** REQUIREMENTS **
Lines holding the string "picture" are the ones to copy from this listing.

** SOURCE MATERIAL **
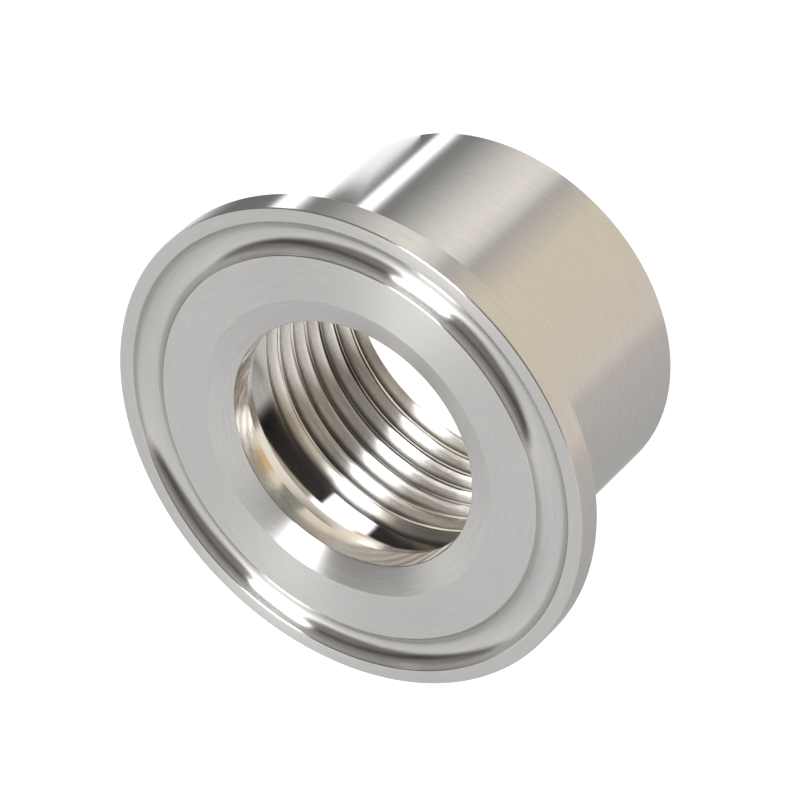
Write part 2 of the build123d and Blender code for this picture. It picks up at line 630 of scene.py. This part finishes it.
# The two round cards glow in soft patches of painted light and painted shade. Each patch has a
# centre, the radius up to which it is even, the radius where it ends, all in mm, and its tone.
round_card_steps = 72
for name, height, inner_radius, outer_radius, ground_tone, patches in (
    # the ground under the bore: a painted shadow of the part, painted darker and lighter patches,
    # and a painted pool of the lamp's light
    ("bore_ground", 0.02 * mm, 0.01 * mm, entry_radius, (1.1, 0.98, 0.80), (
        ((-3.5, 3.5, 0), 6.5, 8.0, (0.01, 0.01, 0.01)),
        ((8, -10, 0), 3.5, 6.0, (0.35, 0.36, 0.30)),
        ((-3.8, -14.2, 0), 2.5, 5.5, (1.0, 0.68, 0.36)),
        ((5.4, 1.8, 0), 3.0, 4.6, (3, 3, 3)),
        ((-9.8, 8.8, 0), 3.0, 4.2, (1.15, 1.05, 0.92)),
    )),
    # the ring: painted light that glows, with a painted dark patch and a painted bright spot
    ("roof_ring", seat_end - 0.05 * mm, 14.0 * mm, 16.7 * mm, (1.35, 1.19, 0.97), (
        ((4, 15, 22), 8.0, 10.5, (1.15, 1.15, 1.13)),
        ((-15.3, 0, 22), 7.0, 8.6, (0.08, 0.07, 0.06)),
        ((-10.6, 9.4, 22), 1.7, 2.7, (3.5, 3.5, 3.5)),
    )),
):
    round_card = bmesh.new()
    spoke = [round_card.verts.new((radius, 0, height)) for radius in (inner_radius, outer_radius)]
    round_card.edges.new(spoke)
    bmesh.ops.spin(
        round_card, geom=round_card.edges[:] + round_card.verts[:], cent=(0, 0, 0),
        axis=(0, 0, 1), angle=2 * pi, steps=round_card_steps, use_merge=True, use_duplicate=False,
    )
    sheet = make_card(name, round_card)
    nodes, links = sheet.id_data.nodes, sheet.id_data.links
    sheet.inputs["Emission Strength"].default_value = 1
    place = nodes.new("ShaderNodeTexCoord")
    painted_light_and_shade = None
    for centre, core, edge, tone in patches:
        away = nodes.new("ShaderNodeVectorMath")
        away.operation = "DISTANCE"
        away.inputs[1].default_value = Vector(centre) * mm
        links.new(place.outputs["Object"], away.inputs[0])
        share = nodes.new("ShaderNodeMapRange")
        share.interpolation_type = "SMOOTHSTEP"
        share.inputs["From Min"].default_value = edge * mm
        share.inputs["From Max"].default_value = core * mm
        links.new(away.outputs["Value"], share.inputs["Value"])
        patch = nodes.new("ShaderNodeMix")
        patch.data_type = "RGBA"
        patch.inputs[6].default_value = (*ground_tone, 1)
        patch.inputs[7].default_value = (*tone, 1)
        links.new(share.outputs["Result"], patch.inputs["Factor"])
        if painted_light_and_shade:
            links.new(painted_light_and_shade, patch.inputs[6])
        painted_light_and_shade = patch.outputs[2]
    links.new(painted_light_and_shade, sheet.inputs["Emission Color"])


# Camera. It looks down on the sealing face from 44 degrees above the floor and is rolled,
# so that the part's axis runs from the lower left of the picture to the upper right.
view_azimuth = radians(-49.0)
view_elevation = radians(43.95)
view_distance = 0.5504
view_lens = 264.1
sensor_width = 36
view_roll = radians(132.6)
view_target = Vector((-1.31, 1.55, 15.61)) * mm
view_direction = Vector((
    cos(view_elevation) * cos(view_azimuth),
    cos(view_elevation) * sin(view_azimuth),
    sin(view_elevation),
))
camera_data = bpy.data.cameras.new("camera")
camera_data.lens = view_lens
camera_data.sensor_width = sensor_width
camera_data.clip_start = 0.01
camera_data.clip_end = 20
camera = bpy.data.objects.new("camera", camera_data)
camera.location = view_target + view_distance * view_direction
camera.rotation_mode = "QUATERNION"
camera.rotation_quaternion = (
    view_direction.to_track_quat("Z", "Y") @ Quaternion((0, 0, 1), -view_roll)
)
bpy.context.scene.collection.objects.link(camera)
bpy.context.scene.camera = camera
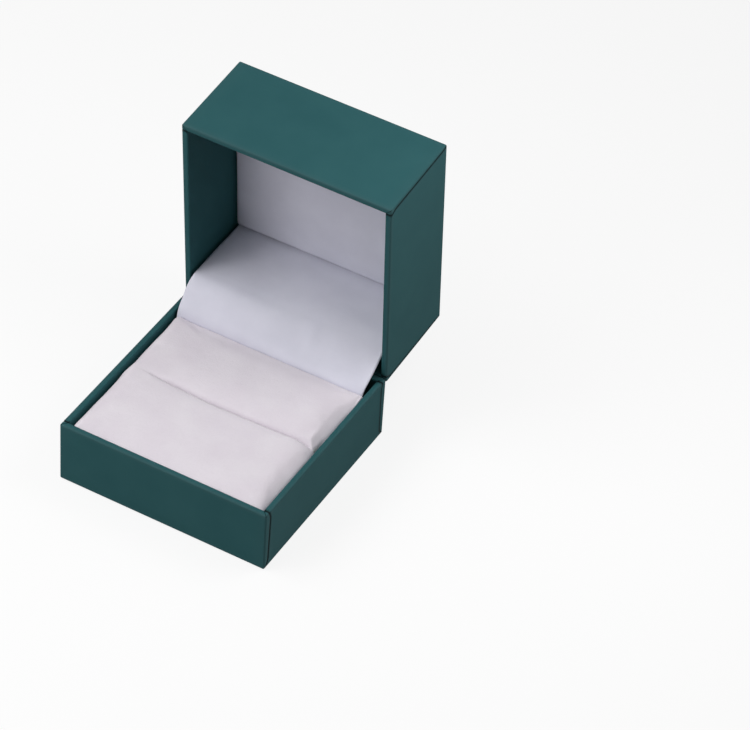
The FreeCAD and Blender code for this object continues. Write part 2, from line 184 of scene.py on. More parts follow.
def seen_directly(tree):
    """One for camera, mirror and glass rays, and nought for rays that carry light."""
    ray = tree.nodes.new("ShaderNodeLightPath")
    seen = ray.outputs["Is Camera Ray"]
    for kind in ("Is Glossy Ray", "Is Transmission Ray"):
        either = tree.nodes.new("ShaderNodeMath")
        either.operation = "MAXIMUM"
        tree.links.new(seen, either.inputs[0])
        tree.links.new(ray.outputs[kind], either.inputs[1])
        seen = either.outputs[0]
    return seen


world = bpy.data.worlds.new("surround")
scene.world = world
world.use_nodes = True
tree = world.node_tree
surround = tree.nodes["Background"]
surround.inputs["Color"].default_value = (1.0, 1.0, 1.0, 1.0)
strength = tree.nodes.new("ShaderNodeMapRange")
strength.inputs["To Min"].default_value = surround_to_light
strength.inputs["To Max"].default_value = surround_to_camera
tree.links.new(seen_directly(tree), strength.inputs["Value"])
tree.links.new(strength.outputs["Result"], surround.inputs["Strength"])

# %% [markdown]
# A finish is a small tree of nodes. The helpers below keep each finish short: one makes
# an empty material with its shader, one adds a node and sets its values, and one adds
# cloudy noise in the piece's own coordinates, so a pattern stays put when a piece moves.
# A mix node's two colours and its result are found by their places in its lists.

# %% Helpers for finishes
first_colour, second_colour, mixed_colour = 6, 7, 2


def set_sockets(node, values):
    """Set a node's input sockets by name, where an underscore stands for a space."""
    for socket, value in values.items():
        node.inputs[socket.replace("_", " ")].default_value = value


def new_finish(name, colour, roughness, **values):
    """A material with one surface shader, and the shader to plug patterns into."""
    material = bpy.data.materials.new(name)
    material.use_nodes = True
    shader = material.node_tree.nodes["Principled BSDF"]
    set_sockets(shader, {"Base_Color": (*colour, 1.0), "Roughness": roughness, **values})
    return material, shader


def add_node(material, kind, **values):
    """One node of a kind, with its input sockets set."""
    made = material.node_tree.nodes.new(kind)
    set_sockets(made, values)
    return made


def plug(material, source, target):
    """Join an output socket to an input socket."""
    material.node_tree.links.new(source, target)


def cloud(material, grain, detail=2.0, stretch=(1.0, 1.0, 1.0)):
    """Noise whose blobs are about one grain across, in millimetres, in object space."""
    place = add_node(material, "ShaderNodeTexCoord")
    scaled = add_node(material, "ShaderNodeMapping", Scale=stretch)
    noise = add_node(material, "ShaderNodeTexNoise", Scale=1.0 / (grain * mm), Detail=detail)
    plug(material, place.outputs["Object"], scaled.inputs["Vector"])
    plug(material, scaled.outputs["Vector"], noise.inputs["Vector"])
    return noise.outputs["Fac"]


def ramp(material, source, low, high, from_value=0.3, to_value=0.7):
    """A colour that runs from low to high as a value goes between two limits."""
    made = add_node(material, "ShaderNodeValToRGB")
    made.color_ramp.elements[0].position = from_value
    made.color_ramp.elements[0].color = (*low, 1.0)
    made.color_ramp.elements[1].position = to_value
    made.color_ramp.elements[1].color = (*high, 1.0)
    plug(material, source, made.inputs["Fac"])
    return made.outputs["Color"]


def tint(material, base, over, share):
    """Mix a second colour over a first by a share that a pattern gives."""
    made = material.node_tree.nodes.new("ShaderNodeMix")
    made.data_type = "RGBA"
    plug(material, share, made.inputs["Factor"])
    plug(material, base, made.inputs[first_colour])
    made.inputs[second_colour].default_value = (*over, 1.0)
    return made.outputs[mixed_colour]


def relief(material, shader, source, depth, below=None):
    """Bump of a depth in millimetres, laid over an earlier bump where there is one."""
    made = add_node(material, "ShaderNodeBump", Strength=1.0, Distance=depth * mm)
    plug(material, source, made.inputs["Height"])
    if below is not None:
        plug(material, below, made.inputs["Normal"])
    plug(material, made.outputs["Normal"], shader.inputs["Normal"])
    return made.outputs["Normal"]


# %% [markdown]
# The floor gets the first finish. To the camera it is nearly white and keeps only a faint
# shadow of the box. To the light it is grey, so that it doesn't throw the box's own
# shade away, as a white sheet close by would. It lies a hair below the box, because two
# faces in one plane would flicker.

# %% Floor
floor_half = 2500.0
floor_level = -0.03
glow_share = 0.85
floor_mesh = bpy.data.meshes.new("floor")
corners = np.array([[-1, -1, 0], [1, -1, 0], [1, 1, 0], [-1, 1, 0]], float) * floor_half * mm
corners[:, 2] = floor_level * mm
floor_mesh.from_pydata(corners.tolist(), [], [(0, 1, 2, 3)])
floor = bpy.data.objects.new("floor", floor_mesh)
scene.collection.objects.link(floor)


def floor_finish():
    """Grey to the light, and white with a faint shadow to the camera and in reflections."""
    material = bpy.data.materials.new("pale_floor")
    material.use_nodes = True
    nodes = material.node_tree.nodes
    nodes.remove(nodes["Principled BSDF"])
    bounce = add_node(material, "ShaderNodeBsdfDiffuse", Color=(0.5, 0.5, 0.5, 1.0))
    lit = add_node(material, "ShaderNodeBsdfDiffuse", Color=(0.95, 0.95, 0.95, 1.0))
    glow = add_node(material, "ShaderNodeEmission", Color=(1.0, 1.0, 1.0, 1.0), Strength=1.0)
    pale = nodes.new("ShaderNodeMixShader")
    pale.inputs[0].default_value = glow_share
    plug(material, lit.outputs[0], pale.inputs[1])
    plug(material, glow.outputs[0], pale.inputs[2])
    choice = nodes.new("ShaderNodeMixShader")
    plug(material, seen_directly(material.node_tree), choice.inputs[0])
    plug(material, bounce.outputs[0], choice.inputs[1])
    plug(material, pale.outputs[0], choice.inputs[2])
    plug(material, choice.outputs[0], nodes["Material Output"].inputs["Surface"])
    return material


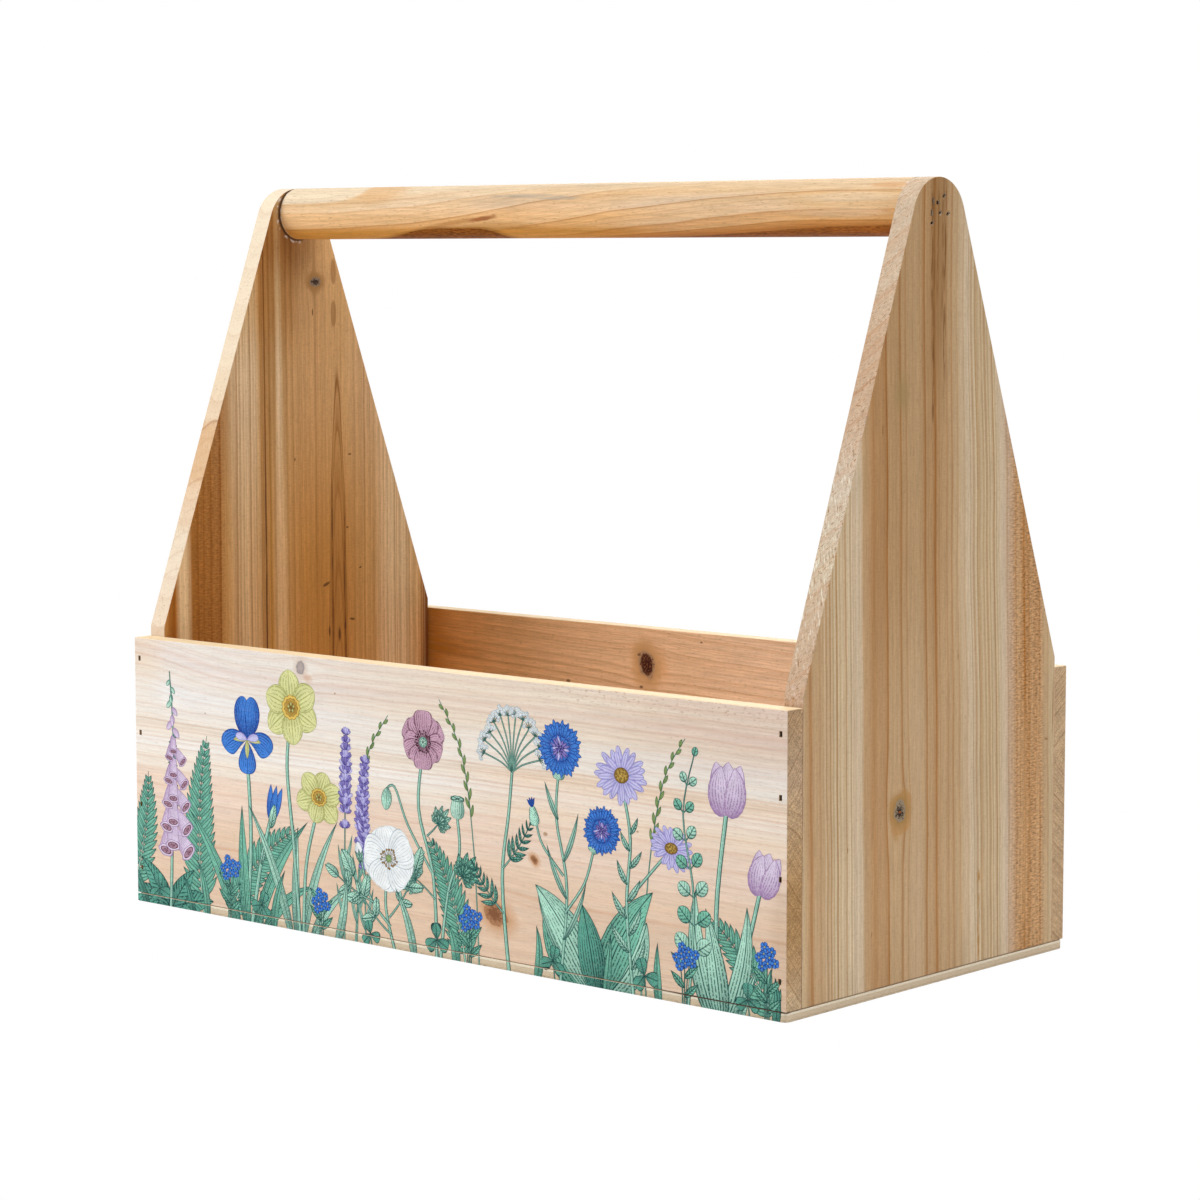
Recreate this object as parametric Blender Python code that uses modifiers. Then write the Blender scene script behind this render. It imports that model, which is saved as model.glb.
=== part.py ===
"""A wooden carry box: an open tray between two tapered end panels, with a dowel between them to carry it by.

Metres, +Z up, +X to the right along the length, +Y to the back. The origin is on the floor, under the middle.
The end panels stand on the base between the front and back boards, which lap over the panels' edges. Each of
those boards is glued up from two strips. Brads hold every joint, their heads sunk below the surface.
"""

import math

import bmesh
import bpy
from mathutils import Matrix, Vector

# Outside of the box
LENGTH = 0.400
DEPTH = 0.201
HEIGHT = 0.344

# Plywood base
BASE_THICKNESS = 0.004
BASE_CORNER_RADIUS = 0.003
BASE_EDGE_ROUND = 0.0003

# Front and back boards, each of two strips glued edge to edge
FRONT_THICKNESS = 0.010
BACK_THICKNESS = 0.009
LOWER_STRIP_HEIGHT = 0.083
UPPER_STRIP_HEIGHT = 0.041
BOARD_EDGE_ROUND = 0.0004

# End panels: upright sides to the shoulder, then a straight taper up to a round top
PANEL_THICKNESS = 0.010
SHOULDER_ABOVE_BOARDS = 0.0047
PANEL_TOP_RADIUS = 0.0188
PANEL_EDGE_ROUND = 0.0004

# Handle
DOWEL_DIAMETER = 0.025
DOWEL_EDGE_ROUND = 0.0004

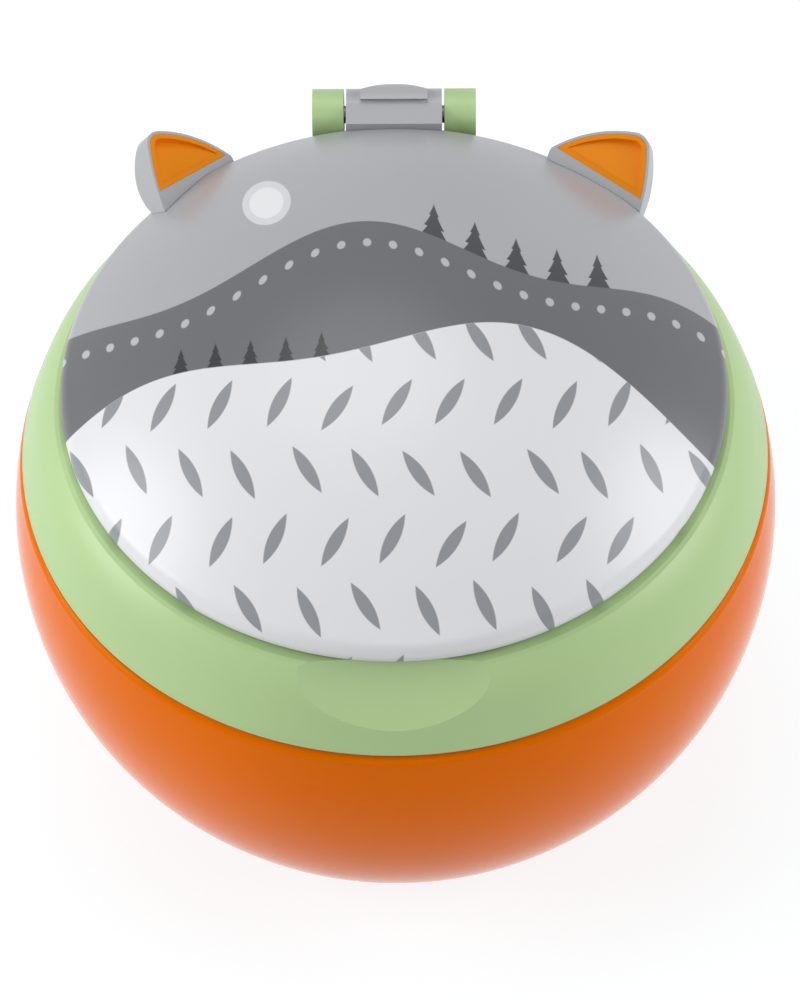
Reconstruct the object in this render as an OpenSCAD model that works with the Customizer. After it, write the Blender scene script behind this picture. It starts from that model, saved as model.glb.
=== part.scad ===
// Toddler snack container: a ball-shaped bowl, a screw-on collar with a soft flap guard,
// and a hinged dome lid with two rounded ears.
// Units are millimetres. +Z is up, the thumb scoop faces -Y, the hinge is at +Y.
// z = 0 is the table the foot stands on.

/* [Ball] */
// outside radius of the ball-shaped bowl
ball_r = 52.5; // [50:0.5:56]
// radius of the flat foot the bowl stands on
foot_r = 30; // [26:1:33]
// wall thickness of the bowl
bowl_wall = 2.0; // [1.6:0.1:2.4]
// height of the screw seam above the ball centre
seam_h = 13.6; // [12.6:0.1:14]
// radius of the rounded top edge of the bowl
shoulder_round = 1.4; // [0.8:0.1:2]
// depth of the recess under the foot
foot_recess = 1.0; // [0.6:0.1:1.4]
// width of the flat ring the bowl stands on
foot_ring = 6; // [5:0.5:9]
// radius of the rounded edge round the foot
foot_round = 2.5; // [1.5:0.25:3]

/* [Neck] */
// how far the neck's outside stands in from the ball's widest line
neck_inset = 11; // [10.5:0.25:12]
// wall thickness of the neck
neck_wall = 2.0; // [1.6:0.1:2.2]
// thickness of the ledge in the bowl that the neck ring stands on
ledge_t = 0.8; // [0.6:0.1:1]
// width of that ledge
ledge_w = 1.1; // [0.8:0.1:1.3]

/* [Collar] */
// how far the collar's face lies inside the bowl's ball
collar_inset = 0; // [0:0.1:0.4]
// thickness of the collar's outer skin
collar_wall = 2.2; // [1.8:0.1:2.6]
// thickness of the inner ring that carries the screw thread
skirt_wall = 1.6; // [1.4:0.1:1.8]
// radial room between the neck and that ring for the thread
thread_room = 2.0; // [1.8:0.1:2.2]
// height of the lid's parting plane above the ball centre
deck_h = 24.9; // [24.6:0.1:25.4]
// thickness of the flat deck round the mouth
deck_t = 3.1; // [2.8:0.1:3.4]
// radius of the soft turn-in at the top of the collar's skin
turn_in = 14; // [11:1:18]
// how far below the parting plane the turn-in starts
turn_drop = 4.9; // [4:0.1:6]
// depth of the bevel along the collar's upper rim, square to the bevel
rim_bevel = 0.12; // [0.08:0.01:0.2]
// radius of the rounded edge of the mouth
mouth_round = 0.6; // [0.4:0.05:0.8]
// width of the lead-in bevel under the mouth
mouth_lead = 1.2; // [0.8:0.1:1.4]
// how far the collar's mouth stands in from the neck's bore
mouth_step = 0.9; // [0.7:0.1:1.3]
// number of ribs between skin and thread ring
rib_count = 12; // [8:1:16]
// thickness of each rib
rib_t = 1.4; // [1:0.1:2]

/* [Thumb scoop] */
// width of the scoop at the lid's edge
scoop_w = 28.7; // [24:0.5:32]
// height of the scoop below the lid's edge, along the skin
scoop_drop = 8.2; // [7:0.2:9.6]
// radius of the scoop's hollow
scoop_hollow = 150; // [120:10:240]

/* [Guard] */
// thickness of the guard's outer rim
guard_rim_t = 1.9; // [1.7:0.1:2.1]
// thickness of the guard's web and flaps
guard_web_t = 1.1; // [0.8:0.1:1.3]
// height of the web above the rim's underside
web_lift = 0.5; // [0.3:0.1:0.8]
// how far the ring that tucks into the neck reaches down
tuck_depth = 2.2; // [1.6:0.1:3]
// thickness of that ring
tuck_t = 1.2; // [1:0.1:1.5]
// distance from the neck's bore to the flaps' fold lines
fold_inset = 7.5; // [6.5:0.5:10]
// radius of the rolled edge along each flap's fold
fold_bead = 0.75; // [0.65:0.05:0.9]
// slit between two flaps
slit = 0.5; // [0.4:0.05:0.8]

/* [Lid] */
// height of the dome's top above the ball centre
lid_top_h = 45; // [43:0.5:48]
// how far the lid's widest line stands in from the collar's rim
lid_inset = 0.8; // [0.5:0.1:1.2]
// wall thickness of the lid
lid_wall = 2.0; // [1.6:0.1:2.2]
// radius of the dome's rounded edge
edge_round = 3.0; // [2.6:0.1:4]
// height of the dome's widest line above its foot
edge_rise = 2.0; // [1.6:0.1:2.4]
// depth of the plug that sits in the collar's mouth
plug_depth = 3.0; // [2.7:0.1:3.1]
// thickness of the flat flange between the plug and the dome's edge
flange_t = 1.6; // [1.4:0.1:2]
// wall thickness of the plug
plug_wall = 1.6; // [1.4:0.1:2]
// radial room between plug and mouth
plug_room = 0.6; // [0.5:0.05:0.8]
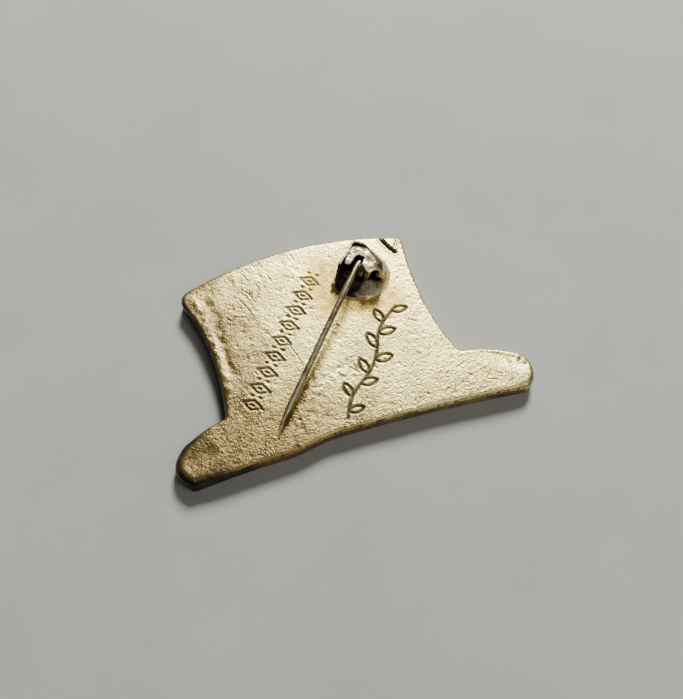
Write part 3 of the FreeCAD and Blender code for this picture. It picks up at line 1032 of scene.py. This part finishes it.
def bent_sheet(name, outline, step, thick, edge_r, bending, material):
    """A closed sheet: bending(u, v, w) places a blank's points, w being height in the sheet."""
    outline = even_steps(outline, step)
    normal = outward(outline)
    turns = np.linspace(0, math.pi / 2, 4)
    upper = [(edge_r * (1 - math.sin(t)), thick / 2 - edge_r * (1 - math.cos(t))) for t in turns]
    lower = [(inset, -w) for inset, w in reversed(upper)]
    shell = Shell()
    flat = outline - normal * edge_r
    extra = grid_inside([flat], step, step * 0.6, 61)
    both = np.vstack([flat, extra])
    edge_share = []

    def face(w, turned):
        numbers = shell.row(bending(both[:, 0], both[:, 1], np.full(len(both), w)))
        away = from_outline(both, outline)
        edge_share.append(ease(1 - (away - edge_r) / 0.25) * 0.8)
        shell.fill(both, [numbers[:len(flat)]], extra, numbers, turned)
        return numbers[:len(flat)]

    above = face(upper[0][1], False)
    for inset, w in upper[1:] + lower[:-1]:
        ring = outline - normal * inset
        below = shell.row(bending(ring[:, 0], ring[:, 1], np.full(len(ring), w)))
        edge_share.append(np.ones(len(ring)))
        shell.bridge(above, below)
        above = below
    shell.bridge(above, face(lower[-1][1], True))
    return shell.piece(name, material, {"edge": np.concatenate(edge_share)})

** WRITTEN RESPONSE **
Write part 2 of the build123d and Blender code for this picture. It picks up at line 630 of scene.py. This part finishes it.
# so that the part's axis runs from the lower left of the picture to the upper right.
Reconstruct the object in this render as an OpenSCAD model that works with the Customizer. After it, write the Blender scene script behind this picture. It starts from that model, saved as model.glb.
Write part 3 of the FreeCAD and Blender code for this picture. It picks up at line 1032 of scene.py. This part finishes it.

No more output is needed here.